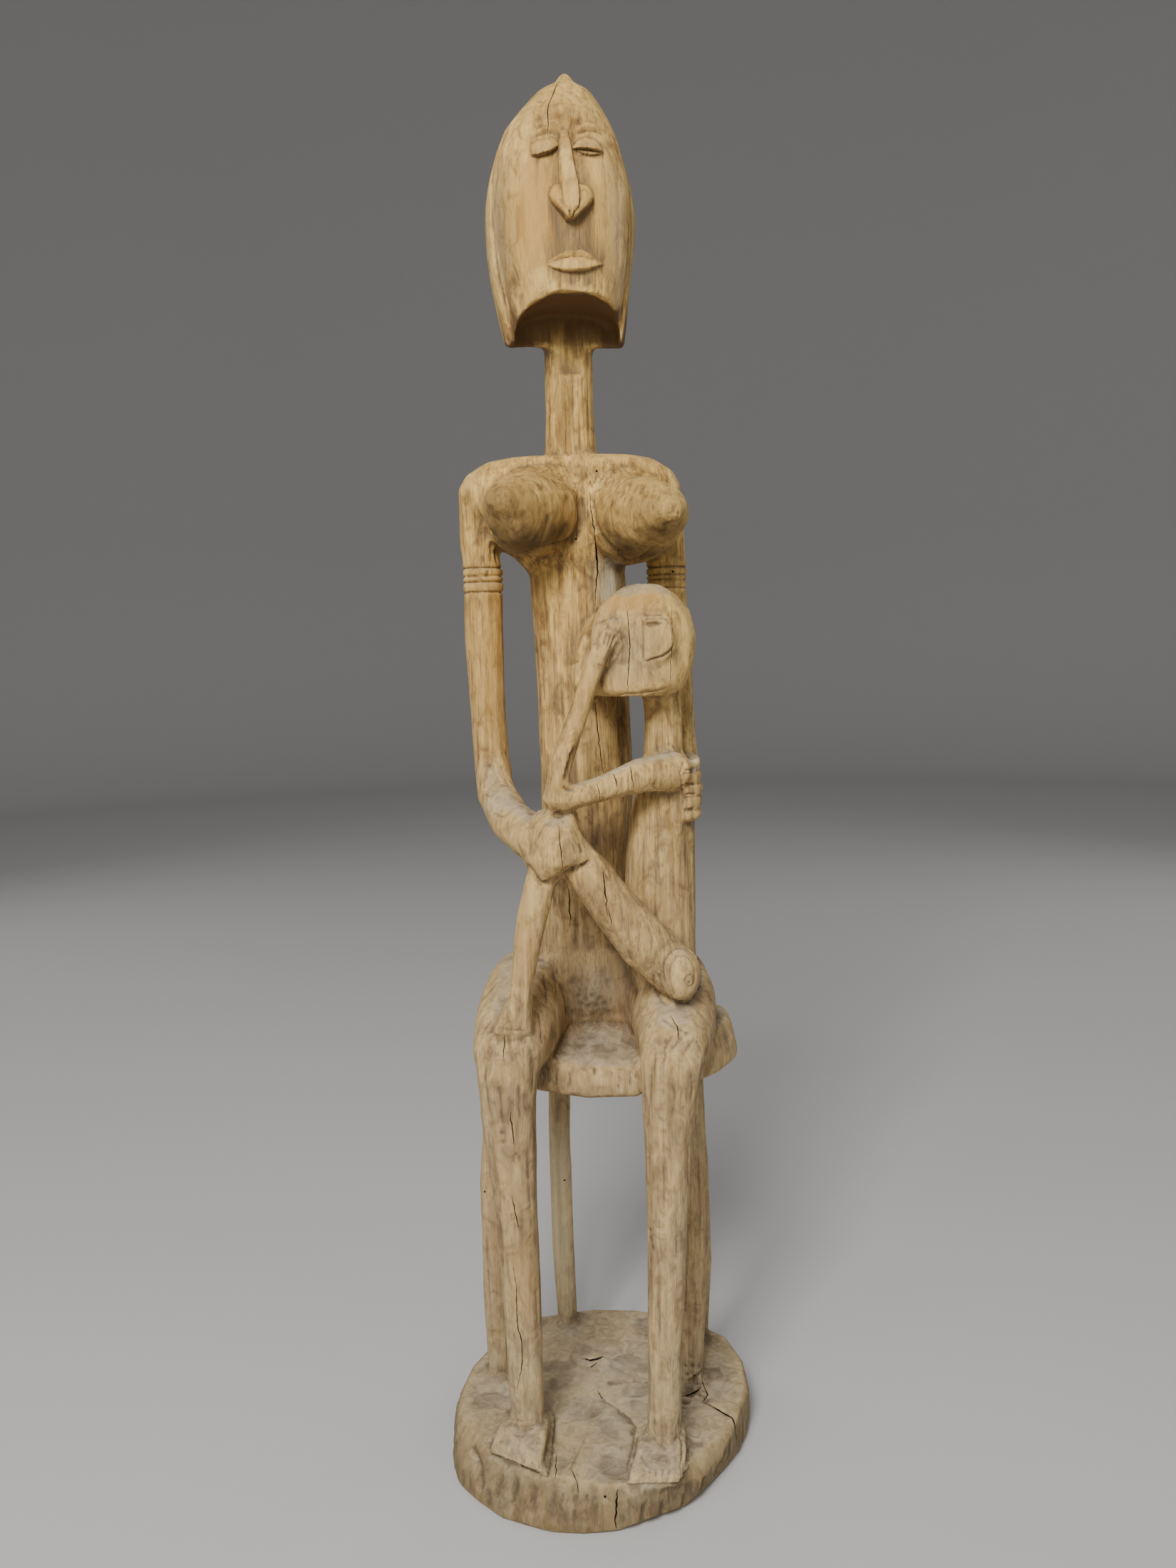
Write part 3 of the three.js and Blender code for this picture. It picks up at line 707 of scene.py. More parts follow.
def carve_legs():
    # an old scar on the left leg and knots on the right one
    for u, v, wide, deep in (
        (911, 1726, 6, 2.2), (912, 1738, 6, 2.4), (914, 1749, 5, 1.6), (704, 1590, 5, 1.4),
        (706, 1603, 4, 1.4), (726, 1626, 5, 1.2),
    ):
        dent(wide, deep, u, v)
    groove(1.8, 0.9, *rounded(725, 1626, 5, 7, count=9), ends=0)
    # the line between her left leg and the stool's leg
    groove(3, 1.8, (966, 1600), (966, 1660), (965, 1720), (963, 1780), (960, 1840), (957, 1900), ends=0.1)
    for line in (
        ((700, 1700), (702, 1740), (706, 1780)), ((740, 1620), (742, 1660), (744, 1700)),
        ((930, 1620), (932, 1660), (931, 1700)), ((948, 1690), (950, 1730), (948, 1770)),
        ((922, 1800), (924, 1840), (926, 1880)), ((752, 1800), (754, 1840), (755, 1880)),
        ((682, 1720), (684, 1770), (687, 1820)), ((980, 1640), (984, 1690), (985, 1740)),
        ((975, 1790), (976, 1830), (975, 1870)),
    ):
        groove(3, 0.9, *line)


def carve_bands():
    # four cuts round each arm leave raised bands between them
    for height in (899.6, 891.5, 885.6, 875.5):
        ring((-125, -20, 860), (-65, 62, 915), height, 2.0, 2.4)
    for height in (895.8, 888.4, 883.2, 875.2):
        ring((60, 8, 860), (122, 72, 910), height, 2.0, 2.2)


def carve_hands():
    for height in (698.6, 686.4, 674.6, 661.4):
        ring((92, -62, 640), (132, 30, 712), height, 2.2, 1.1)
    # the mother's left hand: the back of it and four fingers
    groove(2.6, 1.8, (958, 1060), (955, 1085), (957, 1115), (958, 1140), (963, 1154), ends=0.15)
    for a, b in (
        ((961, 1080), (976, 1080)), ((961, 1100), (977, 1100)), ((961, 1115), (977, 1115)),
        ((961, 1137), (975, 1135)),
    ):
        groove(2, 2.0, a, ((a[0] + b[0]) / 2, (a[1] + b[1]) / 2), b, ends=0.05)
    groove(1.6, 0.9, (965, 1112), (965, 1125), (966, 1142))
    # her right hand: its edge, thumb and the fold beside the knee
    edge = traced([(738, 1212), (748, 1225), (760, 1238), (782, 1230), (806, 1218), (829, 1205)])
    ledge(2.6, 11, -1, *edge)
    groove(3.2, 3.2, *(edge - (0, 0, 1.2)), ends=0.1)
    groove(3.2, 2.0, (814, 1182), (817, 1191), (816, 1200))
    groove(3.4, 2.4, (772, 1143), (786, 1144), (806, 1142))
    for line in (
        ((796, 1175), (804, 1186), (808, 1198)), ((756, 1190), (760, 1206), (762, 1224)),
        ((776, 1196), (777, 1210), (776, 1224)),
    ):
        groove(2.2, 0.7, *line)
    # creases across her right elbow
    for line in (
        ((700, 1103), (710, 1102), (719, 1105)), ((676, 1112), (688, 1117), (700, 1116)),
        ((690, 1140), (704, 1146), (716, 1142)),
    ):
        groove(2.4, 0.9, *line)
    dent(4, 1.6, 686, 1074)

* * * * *

Short exercise – Word for word, write out all of the data above.

Written answer –
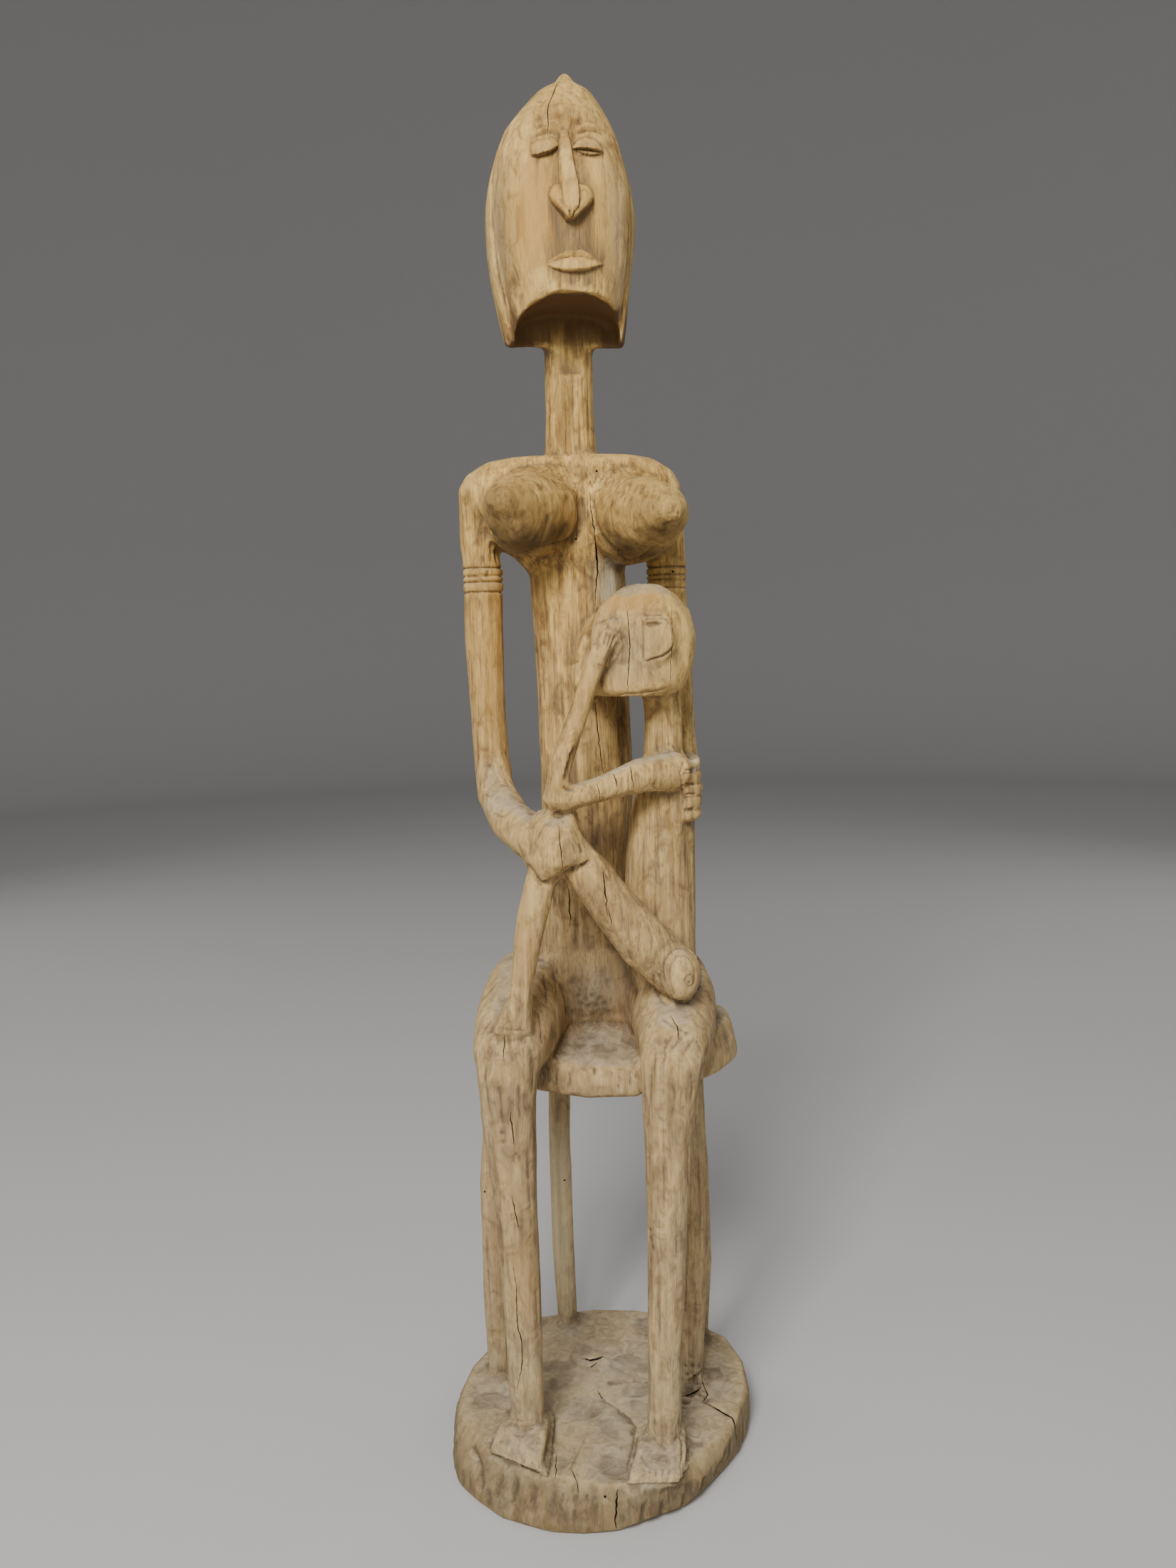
Write part 3 of the three.js and Blender code for this picture. It picks up at line 707 of scene.py. More parts follow.
def carve_legs():
    # an old scar on the left leg and knots on the right one
    for u, v, wide, deep in (
        (911, 1726, 6, 2.2), (912, 1738, 6, 2.4), (914, 1749, 5, 1.6), (704, 1590, 5, 1.4),
        (706, 1603, 4, 1.4), (726, 1626, 5, 1.2),
    ):
        dent(wide, deep, u, v)
    groove(1.8, 0.9, *rounded(725, 1626, 5, 7, count=9), ends=0)
    # the line between her left leg and the stool's leg
    groove(3, 1.8, (966, 1600), (966, 1660), (965, 1720), (963, 1780), (960, 1840), (957, 1900), ends=0.1)
    for line in (
        ((700, 1700), (702, 1740), (706, 1780)), ((740, 1620), (742, 1660), (744, 1700)),
        ((930, 1620), (932, 1660), (931, 1700)), ((948, 1690), (950, 1730), (948, 1770)),
        ((922, 1800), (924, 1840), (926, 1880)), ((752, 1800), (754, 1840), (755, 1880)),
        ((682, 1720), (684, 1770), (687, 1820)), ((980, 1640), (984, 1690), (985, 1740)),
        ((975, 1790), (976, 1830), (975, 1870)),
    ):
        groove(3, 0.9, *line)


def carve_bands():
    # four cuts round each arm leave raised bands between them
    for height in (899.6, 891.5, 885.6, 875.5):
        ring((-125, -20, 860), (-65, 62, 915), height, 2.0, 2.4)
    for height in (895.8, 888.4, 883.2, 875.2):
        ring((60, 8, 860), (122, 72, 910), height, 2.0, 2.2)


def carve_hands():
    for height in (698.6, 686.4, 674.6, 661.4):
        ring((92, -62, 640), (132, 30, 712), height, 2.2, 1.1)
    # the mother's left hand: the back of it and four fingers
    groove(2.6, 1.8, (958, 1060), (955, 1085), (957, 1115), (958, 1140), (963, 1154), ends=0.15)
    for a, b in (
        ((961, 1080), (976, 1080)), ((961, 1100), (977, 1100)), ((961, 1115), (977, 1115)),
        ((961, 1137), (975, 1135)),
    ):
        groove(2, 2.0, a, ((a[0] + b[0]) / 2, (a[1] + b[1]) / 2), b, ends=0.05)
    groove(1.6, 0.9, (965, 1112), (965, 1125), (966, 1142))
    # her right hand: its edge, thumb and the fold beside the knee
    edge = traced([(738, 1212), (748, 1225), (760, 1238), (782, 1230), (806, 1218), (829, 1205)])
    ledge(2.6, 11, -1, *edge)
    groove(3.2, 3.2, *(edge - (0, 0, 1.2)), ends=0.1)
    groove(3.2, 2.0, (814, 1182), (817, 1191), (816, 1200))
    groove(3.4, 2.4, (772, 1143), (786, 1144), (806, 1142))
    for line in (
        ((796, 1175), (804, 1186), (808, 1198)), ((756, 1190), (760, 1206), (762, 1224)),
        ((776, 1196), (777, 1210), (776, 1224)),
    ):
        groove(2.2, 0.7, *line)
    # creases across her right elbow
    for line in (
        ((700, 1103), (710, 1102), (719, 1105)), ((676, 1112), (688, 1117), (700, 1116)),
        ((690, 1140), (704, 1146), (716, 1142)),
    ):
        groove(2.4, 0.9, *line)
    dent(4, 1.6, 686, 1074)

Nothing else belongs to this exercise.